What the task requires: Restate, word for word, every line of the data.

----

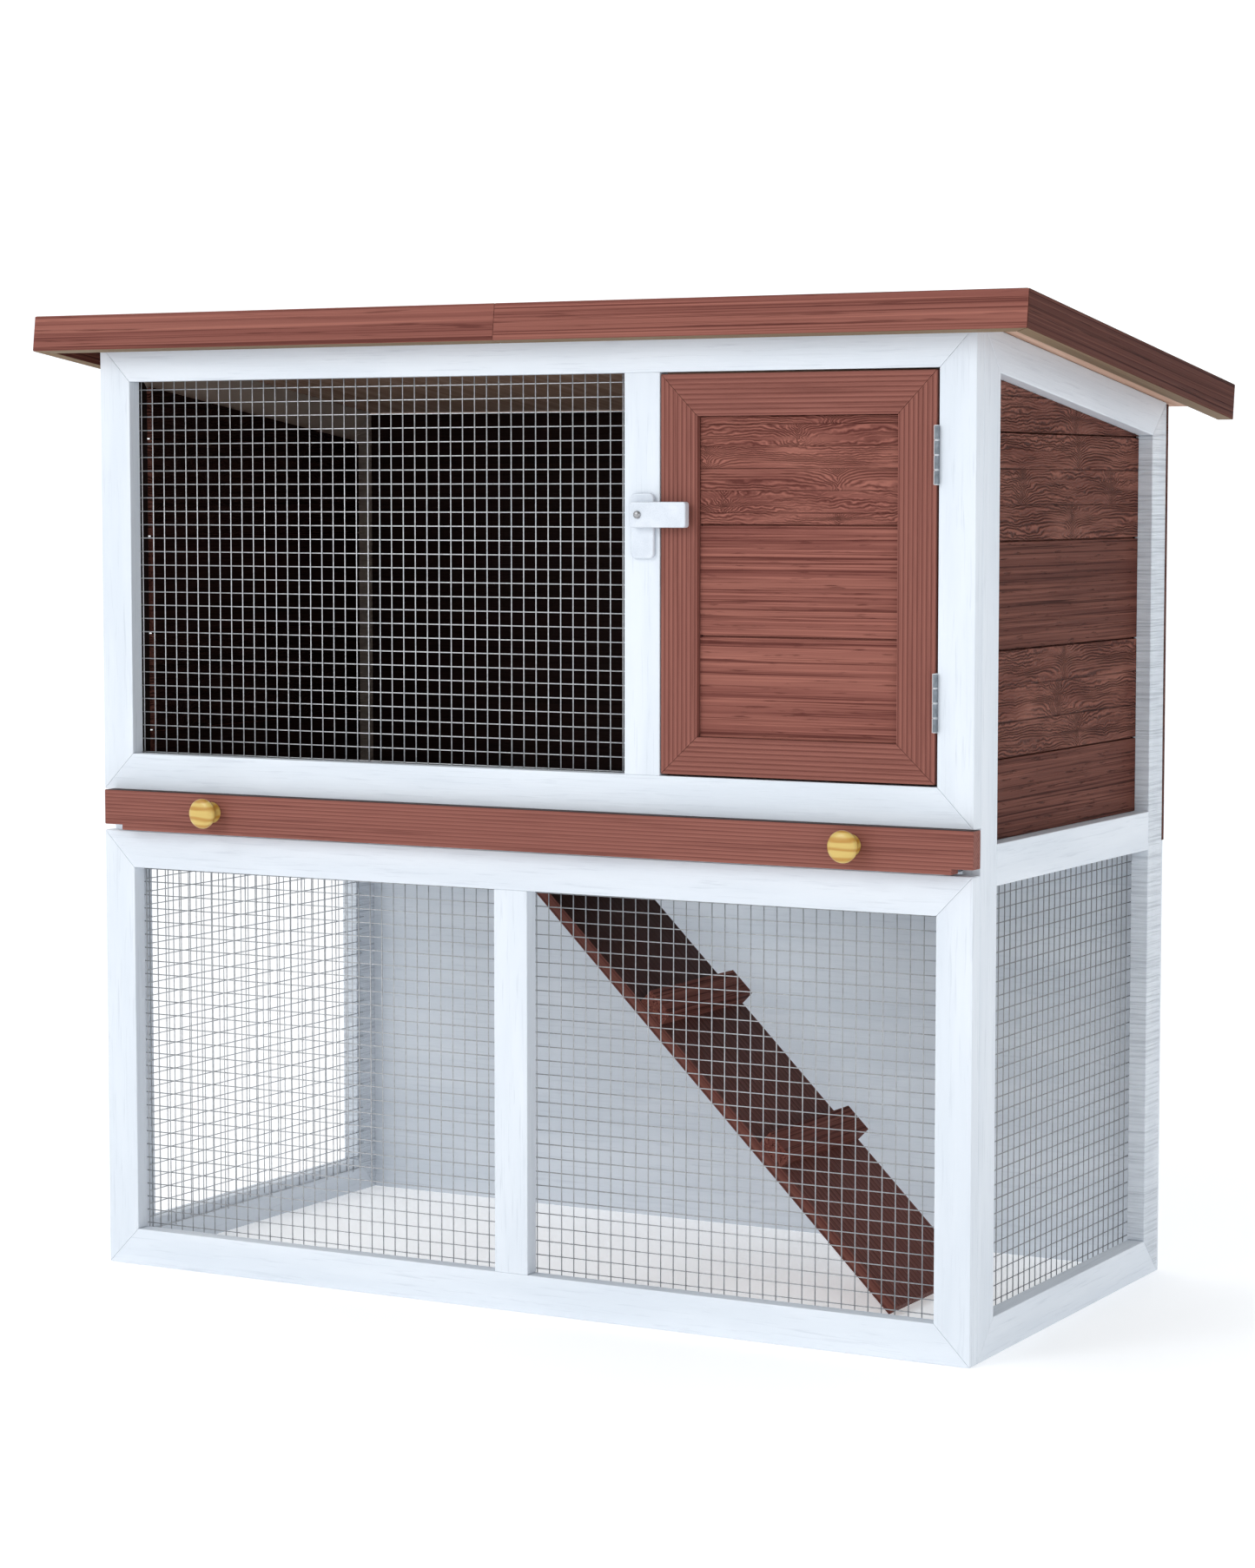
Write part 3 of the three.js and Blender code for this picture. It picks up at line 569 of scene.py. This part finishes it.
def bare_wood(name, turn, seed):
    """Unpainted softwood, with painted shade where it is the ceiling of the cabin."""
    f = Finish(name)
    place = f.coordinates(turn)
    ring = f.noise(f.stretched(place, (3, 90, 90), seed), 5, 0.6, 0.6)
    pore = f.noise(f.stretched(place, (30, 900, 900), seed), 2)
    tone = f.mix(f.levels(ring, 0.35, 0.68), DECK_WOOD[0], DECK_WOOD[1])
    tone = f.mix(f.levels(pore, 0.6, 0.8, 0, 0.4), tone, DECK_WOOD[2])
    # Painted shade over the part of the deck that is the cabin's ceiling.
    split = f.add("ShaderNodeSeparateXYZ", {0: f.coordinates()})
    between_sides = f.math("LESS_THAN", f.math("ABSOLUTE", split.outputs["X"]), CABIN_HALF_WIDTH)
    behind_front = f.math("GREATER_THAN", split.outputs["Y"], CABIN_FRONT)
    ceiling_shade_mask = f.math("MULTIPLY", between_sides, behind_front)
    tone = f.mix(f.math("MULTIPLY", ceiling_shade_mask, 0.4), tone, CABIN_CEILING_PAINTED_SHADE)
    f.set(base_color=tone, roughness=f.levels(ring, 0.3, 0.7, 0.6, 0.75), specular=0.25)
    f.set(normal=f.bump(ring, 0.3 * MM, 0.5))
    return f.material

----

Written solution:
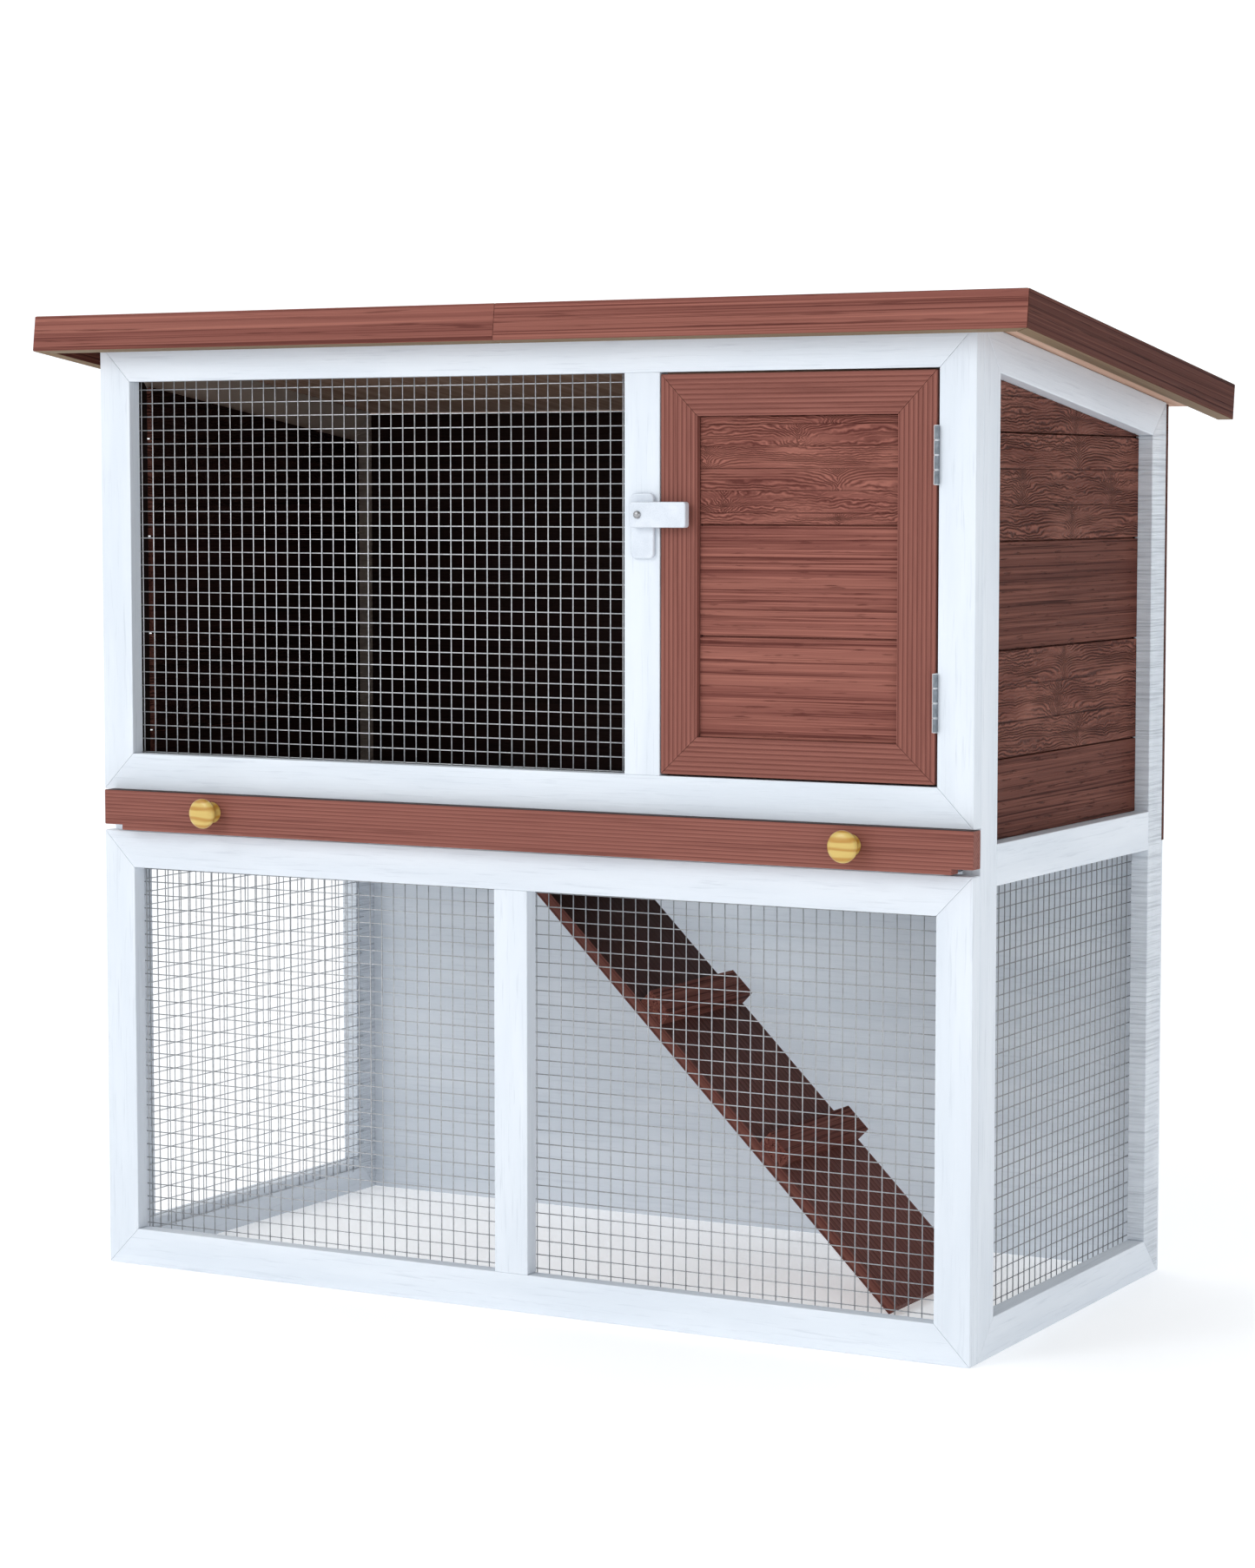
Write part 3 of the three.js and Blender code for this picture. It picks up at line 569 of scene.py. This part finishes it.
def bare_wood(name, turn, seed):
    """Unpainted softwood, with painted shade where it is the ceiling of the cabin."""
    f = Finish(name)
    place = f.coordinates(turn)
    ring = f.noise(f.stretched(place, (3, 90, 90), seed), 5, 0.6, 0.6)
    pore = f.noise(f.stretched(place, (30, 900, 900), seed), 2)
    tone = f.mix(f.levels(ring, 0.35, 0.68), DECK_WOOD[0], DECK_WOOD[1])
    tone = f.mix(f.levels(pore, 0.6, 0.8, 0, 0.4), tone, DECK_WOOD[2])
    # Painted shade over the part of the deck that is the cabin's ceiling.
    split = f.add("ShaderNodeSeparateXYZ", {0: f.coordinates()})
    between_sides = f.math("LESS_THAN", f.math("ABSOLUTE", split.outputs["X"]), CABIN_HALF_WIDTH)
    behind_front = f.math("GREATER_THAN", split.outputs["Y"], CABIN_FRONT)
    ceiling_shade_mask = f.math("MULTIPLY", between_sides, behind_front)
    tone = f.mix(f.math("MULTIPLY", ceiling_shade_mask, 0.4), tone, CABIN_CEILING_PAINTED_SHADE)
    f.set(base_color=tone, roughness=f.levels(ring, 0.3, 0.7, 0.6, 0.75), specular=0.25)
    f.set(normal=f.bump(ring, 0.3 * MM, 0.5))
    return f.material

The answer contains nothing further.